Akenfield author Ronald Blythe speaks to ITV News Anglia
Ronald Blythe's home is so deep in the Essex countryside, the only sound you can hear is birdsong.
In early March, the ancient house in Wormingford is surrounded by spring flowers. When cameraman Chris Warner and I arrive to interview him, we pick our way around the snowdrops, primroses and hellebore that follow the line of his garden path.
As you might expect from one of Britain's best known countryside writers, the author of Akenfield tells us he still likes to get out in the garden and tend them himself.
A spry, active man who looks two decades younger than his ninety years, Ronald Blythe took Chris and me on a short tour of his garden. He explains that the artist John Constable used to walk across the land here to see his uncle, who lived at the nearby hall.
Born in Lavenham in 1922, Ronald Blythe tells me that the East Anglian countryside has shaped his character, though it's now entirely different from the rural life he knew as a child.
Today, he says, one man and a machine will do the work in the fields that hundreds used to toil over.
Ronald Blythe's most famous work is 'Akenfield: Portrait of an English Village' (1969) which records life in a Suffolk community across three generations.
In 1973, it was made into a film by Peter Hall. The director decided to select his cast entirely from local Suffolk people rather than actors.
The writer himself was given a cameo part as the local vicar, and says many of the older people who took part in the film still remembered working the land with horse and plough, at a time of great poverty.
Although he tells me he has rarely left East Anglia, Ronald Blythe has had a far from uneventful life. He met the writer EM Forster in his youth, worked with Benjamin Britten at the Aldeburgh festival, and the house where he now lives was once the home of his good friend the painter John Nash.
His exceptional life and writing is the subject of a celebration in Nayland this Saturday. Held in the local Church, there will be tickets on sale to hear talks, films and music that reflect on the Essex writer's career and celebrate his ninetieth birthday.
Ronald Blythe himself is modest about the event, laughing and telling me it feels "peculiar" to be ninety. He says it doesn't feel any different to when he was fifty.
Ronald Blythe's books aren't confined to the past; he is still a working writer. Every Tuesday he sits down to write his long running weekly column for the Church Times Word from Wormingford. During our interview, we met the white cat Kitty, who often appears in the column, and who seemed equally keen to star in Chris's shots.

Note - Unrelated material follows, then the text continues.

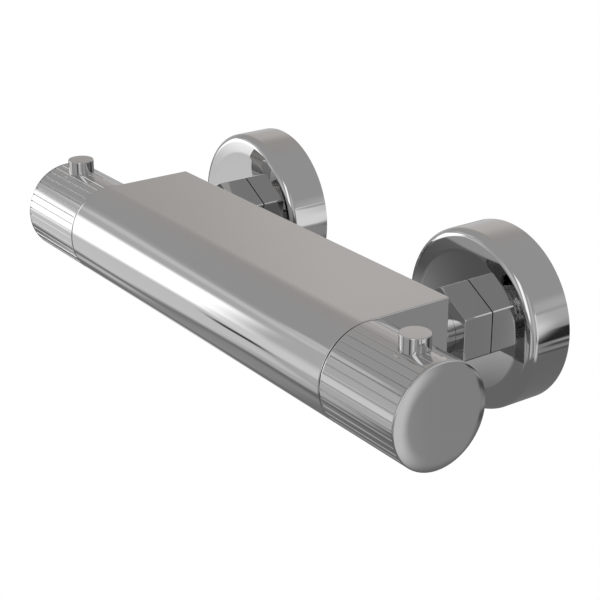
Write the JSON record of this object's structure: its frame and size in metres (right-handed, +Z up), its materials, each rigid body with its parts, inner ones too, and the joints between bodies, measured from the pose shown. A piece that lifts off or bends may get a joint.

This June Ronald Blythe also has a new book out, to celebrate the centenary of Benjamin Britten. He tells me Britten was kind to him, even though as a young man he was very much in awe of the great composer.
Nostalgia for the past, or romanticising its hardships are not the focus of Ronald Blythe's work. He is clear sighted about the countryside's transformation in his lifetime, but also hopeful about its future.
At the end of our interview, Chris and I were rather sorry to leave our courteous host with his wonderful stories.
Driving away from the tranquility of Ronald Blythe's house and garden and heading back onto the busy traffic of the A14, it felt like we had re-entered another world.